The Commission also concludes that State aid in the meaning of Article 107(1) TFEU was awarded to [the concerned clubs]".

[29] According to the article from elcorreo.com, dated 18 July 2013 (in the original Spanish): "[e]l senador... ha propuesto que se le quite de forma simbólica el carné de socio del [one of the exempted clubs] al comisario europeo de Competencia... en respuesta a su decisión de que el sector naval tenga que devolver las ayudas fiscales logradas por el método 'tax lease'".

[30] The complainant enclosed copies of a report dated 9 November 2004 from a news agency and a letter dated 6 January 2012 from DG COMP to the complainant confirming, respectively, that :"[t]he European Commission has dropped its investigation [to which the same news agency referred on 3 March 2004] into a controversial property deal by [one of the exempted clubs] after concluding that there was no state aid involved, a Commission spokeswoman said on Tuesday" and that "[b]ased on the information you provided [on 28 December 2011 regarding a sponsorship deal between one of the exempted clubs and the Ministry of Industry, Tourism and Commerce and the Community and City X] the services of the Commission have not been able to identify any issue regarding unlawful State aid".

[31] Paragraph 8 of the Joint Statement provides that: "[t]he main idea behind State aid control is that European undertakings should compete on a level playing field, where no operator is given special advantages by any layer of the government. In this respect, the financial regulations by UEFA and the State aid rules by the Commission pursue broadly the same objective of preserving fair competition between football clubs."

[32] The complainant quoted the Commission's letter dated 6 March 2013 to the Dutch authorities concerning "Alleged municipal aid to the professional Dutch football clubs" according to which: "5. In May 2011, the Commission further learnt from press reports and through submissions from citizens that the municipality... was planning to support the football club... through a financial transaction... The Commission requested information from the Permanent Representation of the Netherlands by letter dated 27 May 2011; in its letter the Commission also reminded the Dutch authorities that all measures involving State aid should be notified to the Commission. No such notification was sent to the Commission. After a request for additional time, information concerning the transaction was, however, submitted to the Commission on 26 and 28 July 2011."

[33] The complainant enclosed the written questions and the Commissioner's answer.

[34] Point 47 of Section 7.2 reads as follows: 'Indicative time frame and outcome of the investigation of a complaint' of the Code of Best Practice: "[t]he Commission will use it best endeavours to investigate a complaint within an indicative time frame of twelve months from its receipt. That time limit does not constitute a binding commitment.
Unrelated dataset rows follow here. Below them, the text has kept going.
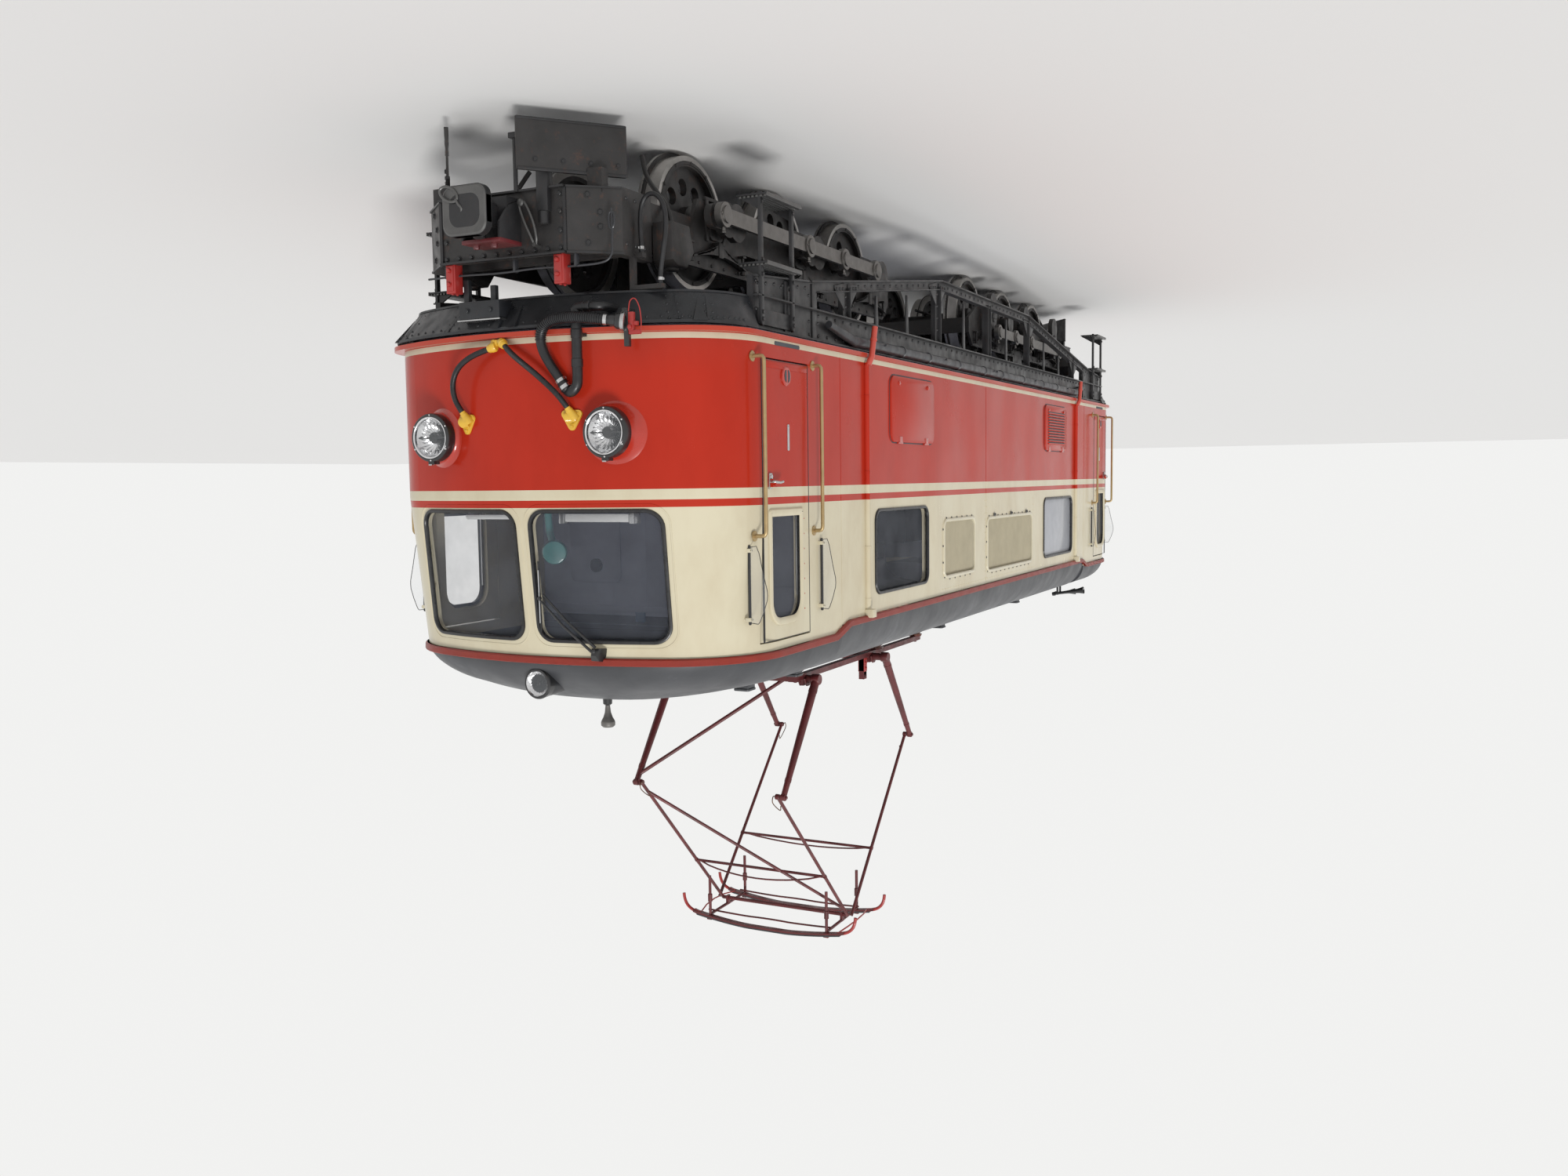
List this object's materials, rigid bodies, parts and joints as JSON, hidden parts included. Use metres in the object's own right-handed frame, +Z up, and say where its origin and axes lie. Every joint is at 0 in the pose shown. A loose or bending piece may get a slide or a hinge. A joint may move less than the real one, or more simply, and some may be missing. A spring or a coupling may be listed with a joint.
{
  "type": "electric locomotive",
  "caption": "Narrow-gauge electric locomotive with a cab at each end, rod-driven bogies under truss side frames and a diamond pantograph on the roof.",
  "frame": {"origin": "centre of the locomotive in plan, at the lowest point of the wheel flanges, 28 mm below the rails' tops", "axes": "+X along the track towards the end with the raised pantograph, +Z up, +Y to the left of someone who looks along +X"},
  "size_m": [11.02, 2.5582, 5.528],
  "materials": {
    "body_orange": "gloss",
    "door_orange": "gloss",
    "roof_grey": "satin",
    "gutter_red": "gloss",
    "grille_cream": "satin",
    "frame_black": "satin",
    "running_gear": "matte",
    "rod_steel": "satin",
    "window_glass": "clear",
    "pantograph_red": "satin",
    "rail_brass": "satin",
    "lamp_chrome": "polished",
    "hose_rubber": "matte",
    "socket_yellow": "satin",
    "inside_grey": "satin",
    "duct_grey": "satin"
  },
  "bodies": {
    "body": {"air_ducts": "duct_grey", "cab_bulkheads": "inside_grey", "cab_desks_and_seats": "inside_grey", "cab_shell_front": "body_orange", "cab_shell_rear": "body_orange", "cab_steps": "frame_black", "end_aprons": "frame_black", "filter_grilles": "grille_cream", "floor": "inside_grey", "gutters": "gutter_red", "handrails": "rail_brass", "headlights": "lamp_chrome", "heater_fittings": "frame_black", "heater_hose": "hose_rubber", "jumper_cable_left": "hose_rubber", "jumper_cable_right": "hose_rubber", "jumper_sockets": "socket_yellow", "machine_side_left": "body_orange", "machine_side_right": "body_orange", "pantograph_base": "pantograph_red", "roof_cab_front": "roof_grey", "roof_cab_rear": "roof_grey", "roof_fittings": "frame_black", "roof_machine_room": "roof_grey", "side_hatches": "body_orange", "side_windows": "window_glass", "transformer": "inside_grey", "truss_sides": "frame_black", "underframe": "frame_black", "wind_deflectors": "frame_black", "windscreens": "window_glass"},
    "bogie_front": {"bogie_front_frame": "frame_black", "bogie_front_coupler": "frame_black", "bogie_front_motor": "frame_black", "brake_hose": "hose_rubber"},
    "wheelset_front_1": {"wheelset_front_1": "running_gear"},
    "wheelset_front_2": {"wheelset_front_2": "running_gear"},
    "wheelset_front_3": {"wheelset_front_3": "running_gear"},
    "jackshaft_front": {"jackshaft_front": "running_gear"},
    "rod_front_left": {"rod_front_left": "rod_steel"},
    "door_front_left": {"door_front_left": "door_orange"},
    "rod_front_right": {"rod_front_right": "rod_steel"},
    "door_front_right": {"door_front_right": "door_orange"},
    "bogie_rear": {"bogie_rear_frame": "frame_black", "bogie_rear_coupler": "frame_black", "bogie_rear_motor": "frame_black"},
    "wheelset_rear_1": {"wheelset_rear_1": "running_gear"},
    "wheelset_rear_2": {"wheelset_rear_2": "running_gear"},
    "wheelset_rear_3": {"wheelset_rear_3": "running_gear"},
    "jackshaft_rear": {"jackshaft_rear": "running_gear"},
    "rod_rear_left": {"rod_rear_left": "rod_steel"},
    "door_rear_left": {"door_rear_left": "door_orange"},
    "rod_rear_right": {"rod_rear_right": "rod_steel"},
    "door_rear_right": {"door_rear_right": "door_orange"},
    "pantograph_lower_near": {"pantograph_lower_near": "pantograph_red"},
    "pantograph_lower_far": {"pantograph_lower_far": "pantograph_red"},
    "pantograph_upper_near": {"pantograph_upper_near": "pantograph_red"},
    "pantograph_upper_far": {"pantograph_upper_far": "pantograph_red"},
    "pantograph_head": {"pantograph_head": "pantograph_red"}
  },
  "joints": [
    {"name": "bogie_front_yaw", "type": "hinge", "parent": "body", "child": "bogie_front", "pos_m": [2.75, 0, 0.9], "axis": [0, 0, 1], "range_deg": [-3, 3]},
    {"name": "wheelset_front_2_spin", "type": "hinge", "parent": "bogie_front", "child": "wheelset_front_2", "pos_m": [2.75, 0, 0.428], "axis": [0, 1, 0], "continuous": true},
    {"name": "wheelset_front_1_spin", "type": "hinge", "parent": "bogie_front", "child": "wheelset_front_1", "pos_m": [3.95, 0, 0.428], "axis": [0, 1, 0], "continuous": true},
    {"name": "wheelset_front_3_spin", "type": "hinge", "parent": "bogie_front", "child": "wheelset_front_3", "pos_m": [1.55, 0, 0.428], "axis": [0, 1, 0], "continuous": true},
    {"name": "jackshaft_front_spin", "type": "hinge", "parent": "bogie_front", "child": "jackshaft_front", "pos_m": [2.15, 0, 0.428], "axis": [0, 1, 0], "continuous": true},
    {"name": "rod_front_left_pin", "type": "hinge", "parent": "wheelset_front_2", "child": "rod_front_left", "pos_m": [2.9, -0.768, 0.428], "axis": [0, 1, 0], "continuous": true},
    {"name": "rod_front_right_pin", "type": "hinge", "parent": "wheelset_front_2", "child": "rod_front_right", "pos_m": [2.75, 0.768, 0.578], "axis": [0, 1, 0], "continuous": true},
    {"name": "bogie_rear_yaw", "type": "hinge", "parent": "body", "child": "bogie_rear", "pos_m": [-2.75, 0, 0.9], "axis": [0, 0, 1], "range_deg": [-3, 3]},
    {"name": "wheelset_rear_2_spin", "type": "hinge", "parent": "bogie_rear", "child": "wheelset_rear_2", "pos_m": [-2.75, 0, 0.428], "axis": [0, 1, 0], "continuous": true},
    {"name": "wheelset_rear_1_spin", "type": "hinge", "parent": "bogie_rear", "child": "wheelset_rear_1", "pos_m": [-3.95, 0, 0.428], "axis": [0, 1, 0], "continuous": true},
    {"name": "wheelset_rear_3_spin", "type": "hinge", "parent": "bogie_rear", "child": "wheelset_rear_3", "pos_m": [-1.55, 0, 0.428], "axis": [0, 1, 0], "continuous": true},
    {"name": "jackshaft_rear_spin", "type": "hinge", "parent": "bogie_rear", "child": "jackshaft_rear", "pos_m": [-2.15, 0, 0.428], "axis": [0, 1, 0], "continuous": true},
    {"name": "rod_rear_right_pin", "type": "hinge", "parent": "wheelset_rear_2", "child": "rod_rear_right", "pos_m": [-2.9, 0.768, 0.428], "axis": [0, 1, 0], "continuous": true},
    {"name": "rod_rear_left_pin", "type": "hinge", "parent": "wheelset_rear_2", "child": "rod_rear_left", "pos_m": [-2.75, -0.768, 0.578], "axis": [0, 1, 0], "continuous": true},
    {"name": "door_front_left_hinge", "type": "hinge", "parent": "body", "child": "door_front_left", "pos_m": [3.879, -1.15, 2.1], "axis": [0, 0, 1], "range_deg": [0, 88]},
    {"name": "door_front_right_hinge", "type": "hinge", "parent": "body", "child": "door_front_right", "pos_m": [3.879, 1.15, 2.1], "axis": [0, 0, -1], "range_deg": [0, 88]},
    {"name": "door_rear_right_hinge", "type": "hinge", "parent": "body", "child": "door_rear_right", "pos_m": [-3.879, 1.15, 2.1], "axis": [0, 0, 1], "range_deg": [0, 88]},
    {"name": "door_rear_left_hinge", "type": "hinge", "parent": "body", "child": "door_rear_left", "pos_m": [-3.879, -1.15, 2.1], "axis": [0, 0, -1], "range_deg": [0, 88]},
    {"name": "pantograph_lift", "type": "hinge", "parent": "body", "child": "pantograph_lower_near", "pos_m": [2.484, 0, 3.448], "axis": [0, 1, 0], "range_deg": [-6, 50]},
    {"name": "pantograph_lift_far", "type": "hinge", "parent": "body", "child": "pantograph_lower_far", "pos_m": [1.204, 0, 3.448], "axis": [0, -1, 0], "range_deg": [-6, 50]},
    {"name": "pantograph_knee_near", "type": "hinge", "parent": "pantograph_lower_near", "child": "pantograph_upper_near", "pos_m": [3.052, 0, 4.193], "axis": [0, 1, 0], "range_deg": [-74, 10]},
    {"name": "pantograph_knee_far", "type": "hinge", "parent": "pantograph_lower_far", "child": "pantograph_upper_far", "pos_m": [0.636, 0, 4.193], "axis": [0, -1, 0], "range_deg": [-74, 10]},
    {"name": "pantograph_head_level", "type": "hinge", "parent": "pantograph_upper_near", "child": "pantograph_head", "pos_m": [1.844, 0, 5.417], "axis": [0, 1, 0], "range_deg": [-4, 24]}
  ],
  "couplings": [
    {"joint": "wheelset_front_1_spin", "follows": "wheelset_front_2_spin", "ratio": 1},
    {"joint": "wheelset_front_3_spin", "follows": "wheelset_front_2_spin", "ratio": 1},
    {"joint": "jackshaft_front_spin", "follows": "wheelset_front_2_spin", "ratio": 1},
    {"joint": "rod_front_left_pin", "follows": "wheelset_front_2_spin", "ratio": -1},
    {"joint": "rod_front_right_pin", "follows": "wheelset_front_2_spin", "ratio": -1},
    {"joint": "wheelset_rear_1_spin", "follows": "wheelset_rear_2_spin", "ratio": 1},
    {"joint": "wheelset_rear_3_spin", "follows": "wheelset_rear_2_spin", "ratio": 1},
    {"joint": "jackshaft_rear_spin", "follows": "wheelset_rear_2_spin", "ratio": 1},
    {"joint": "rod_rear_right_pin", "follows": "wheelset_rear_2_spin", "ratio": -1},
    {"joint": "rod_rear_left_pin", "follows": "wheelset_rear_2_spin", "ratio": -1},
    {"joint": "pantograph_lift_far", "follows": "pantograph_lift", "ratio": 1},
    {"joint": "pantograph_knee_near", "follows": "pantograph_lift", "ratio": -1.44},
    {"joint": "pantograph_knee_far", "follows": "pantograph_lift", "ratio": -1.44},
    {"joint": "pantograph_head_level", "follows": "pantograph_lift", "ratio": 0.44}
  ]
}
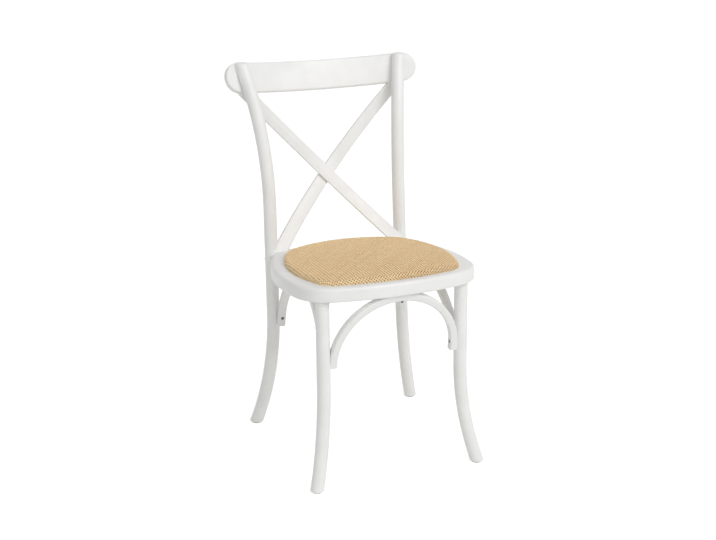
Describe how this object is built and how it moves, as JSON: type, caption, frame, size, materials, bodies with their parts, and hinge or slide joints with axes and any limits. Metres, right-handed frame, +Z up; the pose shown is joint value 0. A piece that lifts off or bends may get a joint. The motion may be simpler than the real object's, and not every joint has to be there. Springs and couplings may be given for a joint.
{
  "type": "cross back dining chair",
  "caption": "White painted bentwood dining chair with crossed back slats, a bowed top rail, arched leg braces and a domed woven rattan seat.",
  "frame": {"origin": "on the floor, at the middle of the chair's outline seen from above", "axes": "+Z up, +Y towards the backrest, +X to the right as seen from the front"},
  "size_m": [0.486, 0.5538, 0.8802],
  "materials": {
    "white_paint": "satin white paint on hardwood",
    "plywood": "raw plywood",
    "foam": "upholstery foam",
    "rattan": "woven rattan, clear varnish",
    "steel": "zinc plated steel",
    "painted_steel": "white paint on steel",
    "plastic": "moulded nylon"
  },
  "bodies": {
    "root": {"front_leg_left": "white_paint", "front_leg_right": "white_paint", "rear_post_left": "white_paint", "rear_post_right": "white_paint", "seat_frame": "white_paint", "top_rail": "white_paint", "cross_slat_front": "white_paint", "cross_slat_rear": "white_paint", "front_brace": "white_paint", "side_brace_left": "white_paint", "side_brace_right": "white_paint", "seat_board": "plywood", "seat_padding": "foam", "rattan_cover": "rattan", "foot_glide_front_left": "plastic", "foot_glide_front_right": "plastic", "foot_glide_rear_left": "plastic", "foot_glide_rear_right": "plastic", "glide_nails": "steel", "brace_end_screws": "steel", "brace_crown_screws": "steel", "rail_screws": "steel", "slat_crossing_screw": "steel", "seat_board_screws": "steel", "post_bolt_washers": "steel", "post_barrel_nuts": "steel", "post_bolts": "painted_steel"}
  },
  "joints": []
}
Depending on the circumstances of the individual case, the possible need to request complementary information from the complainant, the Member State or interest parties may extend the investigation of a complaint." (emphasis added)

[35] "I would feel inclined to write him that he asked for keeping his identity confidential and that therefore we were not keen going public, and that it would be up to him to".

[36] The Commission enclosed a copy of this letter with its opinion.

[37] The article from Bloomberg news agency included the following statement: "[t]he Commission is examining whether Spain's top-division soccer clubs are improperly receiving state aid under agreements that delay tax payments. The Commission is analyzing information it requested from the Spanish government about the tax pacts, Commission spokeswoman ... said in an e-mail".

[38] The complainant suggested that DG COMP add to the "No, you may not reveal my identity" case in the complaint form a phrase explaining that "[i]f you choose the option of not allowing the Commission to reveal your identity, the Commission will be unable to confirm the existence of your complaint to third parties."

[39] Here, the complainant cited: (i) his Complaint: "[t]his is just another clear example of how the Additional Disposition was just made to selectively cater the interests of these two institutions and creates a distortion of other Spanish professional leagues such the Spanish basketball league (Liga ACB) that should be also analysed by the European Competition Commission"; (ii) his letter of 14 March 2011 to DG COMP: "[t]he situation in the Spanish and European basketball markets is an integral part of our complaint and we would be therefore very grateful if the Commission could confirm to us as soon as possible whether the basketball aspects of our complaint (i.e. the State aid provided by the Kingdom of Spain to the basketball teams of the National Champions) is already being considered by the Commission. If that is not the case, we would be very grateful if the Commission could let us know as soon as possible since we would then immediately launch a parallel complaint focusing exclusively on the situation of the Spanish basketball market that we have described with great detail in our writings to the Commission"; and (iii) his  e-mail of the same date: "[w]e would be grateful if the Commission could come back to us as soon as possible regarding our questions in Part 3 and 4 of our letter as to whether the Basketball and Antitrust issues described throughout our Complaint are already being investigated by the Commission. The reason for requesting a prompt response to these questions is that, if these issues are not being yet investigated by the Commission, we may need to launch parallel complaints as soon as possible to make sure that these crucial issues are also dealt with."

[40] The complainant enclosed a copy of a letter published on 14 June 2000 in the Spanish daily newspaper El País, which is signed with a name that is the same as that of the Deputy Director-General for Antitrust and in which the latter apparently acknowledges being an associate member of one of the Exempted Clubs.